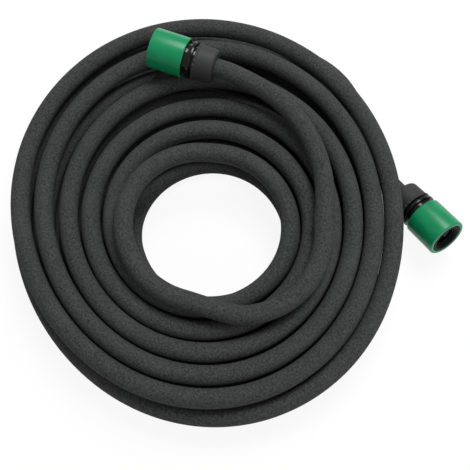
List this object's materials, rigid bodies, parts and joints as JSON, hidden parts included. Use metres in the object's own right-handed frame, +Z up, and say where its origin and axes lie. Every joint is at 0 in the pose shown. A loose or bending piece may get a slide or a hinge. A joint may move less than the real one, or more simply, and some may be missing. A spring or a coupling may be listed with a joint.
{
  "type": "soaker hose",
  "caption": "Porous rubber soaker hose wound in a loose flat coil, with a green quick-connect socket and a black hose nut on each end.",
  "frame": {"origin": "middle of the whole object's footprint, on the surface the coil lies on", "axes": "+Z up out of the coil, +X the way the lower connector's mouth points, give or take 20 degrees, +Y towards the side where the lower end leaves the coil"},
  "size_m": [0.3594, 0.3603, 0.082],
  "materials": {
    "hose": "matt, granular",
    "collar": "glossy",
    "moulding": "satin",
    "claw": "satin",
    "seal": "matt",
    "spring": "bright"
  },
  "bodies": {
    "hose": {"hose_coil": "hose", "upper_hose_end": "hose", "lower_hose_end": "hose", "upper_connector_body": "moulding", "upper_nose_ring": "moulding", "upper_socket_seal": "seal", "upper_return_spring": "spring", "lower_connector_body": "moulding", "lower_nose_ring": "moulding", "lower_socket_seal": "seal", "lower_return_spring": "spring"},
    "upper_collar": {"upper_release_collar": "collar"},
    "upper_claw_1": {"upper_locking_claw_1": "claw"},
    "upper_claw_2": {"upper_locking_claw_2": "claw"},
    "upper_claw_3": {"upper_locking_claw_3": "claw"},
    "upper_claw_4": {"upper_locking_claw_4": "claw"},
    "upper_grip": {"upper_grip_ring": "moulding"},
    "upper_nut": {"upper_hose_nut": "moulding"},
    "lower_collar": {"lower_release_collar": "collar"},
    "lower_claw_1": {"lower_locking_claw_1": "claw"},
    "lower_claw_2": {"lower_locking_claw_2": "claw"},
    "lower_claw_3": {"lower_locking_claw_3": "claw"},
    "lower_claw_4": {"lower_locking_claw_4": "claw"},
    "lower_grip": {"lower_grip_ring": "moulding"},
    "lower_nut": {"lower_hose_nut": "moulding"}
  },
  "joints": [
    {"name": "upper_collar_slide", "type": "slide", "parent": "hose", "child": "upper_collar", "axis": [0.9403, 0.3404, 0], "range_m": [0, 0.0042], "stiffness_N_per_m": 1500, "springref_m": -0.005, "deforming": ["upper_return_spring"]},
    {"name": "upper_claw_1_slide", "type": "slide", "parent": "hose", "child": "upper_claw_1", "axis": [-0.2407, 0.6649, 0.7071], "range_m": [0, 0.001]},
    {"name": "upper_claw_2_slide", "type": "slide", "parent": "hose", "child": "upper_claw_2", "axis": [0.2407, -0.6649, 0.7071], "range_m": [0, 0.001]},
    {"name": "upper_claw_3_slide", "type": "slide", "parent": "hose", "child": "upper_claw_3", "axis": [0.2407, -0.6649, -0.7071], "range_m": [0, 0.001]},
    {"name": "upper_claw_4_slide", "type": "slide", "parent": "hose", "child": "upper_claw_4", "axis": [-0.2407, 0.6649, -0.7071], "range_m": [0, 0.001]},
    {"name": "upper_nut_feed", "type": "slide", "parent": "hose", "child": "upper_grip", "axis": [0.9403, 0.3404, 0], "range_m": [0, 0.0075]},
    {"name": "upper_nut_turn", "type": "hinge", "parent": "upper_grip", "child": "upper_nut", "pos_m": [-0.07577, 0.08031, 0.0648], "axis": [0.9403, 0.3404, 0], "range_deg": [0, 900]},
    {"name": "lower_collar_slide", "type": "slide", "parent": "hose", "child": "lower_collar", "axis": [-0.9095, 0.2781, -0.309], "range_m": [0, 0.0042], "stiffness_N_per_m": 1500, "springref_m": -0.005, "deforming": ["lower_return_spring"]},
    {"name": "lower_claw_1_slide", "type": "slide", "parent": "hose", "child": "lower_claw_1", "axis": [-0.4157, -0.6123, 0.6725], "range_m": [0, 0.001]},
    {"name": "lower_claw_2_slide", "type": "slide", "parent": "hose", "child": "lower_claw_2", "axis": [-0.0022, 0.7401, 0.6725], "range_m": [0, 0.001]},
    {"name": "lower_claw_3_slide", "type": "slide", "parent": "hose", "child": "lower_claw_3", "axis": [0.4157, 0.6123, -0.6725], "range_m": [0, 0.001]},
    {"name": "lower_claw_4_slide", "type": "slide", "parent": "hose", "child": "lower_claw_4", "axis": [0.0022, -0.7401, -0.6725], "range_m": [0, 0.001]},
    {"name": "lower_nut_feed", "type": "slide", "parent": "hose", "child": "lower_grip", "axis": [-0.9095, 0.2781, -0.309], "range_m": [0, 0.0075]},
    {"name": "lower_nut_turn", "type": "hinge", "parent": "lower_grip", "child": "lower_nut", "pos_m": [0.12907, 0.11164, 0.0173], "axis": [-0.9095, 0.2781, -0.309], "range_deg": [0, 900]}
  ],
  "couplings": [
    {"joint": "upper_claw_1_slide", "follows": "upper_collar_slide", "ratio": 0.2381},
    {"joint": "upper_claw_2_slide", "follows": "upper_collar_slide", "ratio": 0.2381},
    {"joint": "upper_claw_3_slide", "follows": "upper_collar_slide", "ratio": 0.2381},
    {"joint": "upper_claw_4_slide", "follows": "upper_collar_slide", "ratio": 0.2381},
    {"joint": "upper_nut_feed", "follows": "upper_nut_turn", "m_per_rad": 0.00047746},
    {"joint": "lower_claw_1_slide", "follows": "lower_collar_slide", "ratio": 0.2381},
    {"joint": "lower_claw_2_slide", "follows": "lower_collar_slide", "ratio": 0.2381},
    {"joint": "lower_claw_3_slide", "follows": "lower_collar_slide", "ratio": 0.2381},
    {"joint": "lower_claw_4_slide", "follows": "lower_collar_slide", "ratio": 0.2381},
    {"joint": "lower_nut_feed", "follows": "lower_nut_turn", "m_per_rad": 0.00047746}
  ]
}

■ Problem details
Work out how many lines of the listing above include the word "materials". Reply with nothing but the count.

■ Expected output
2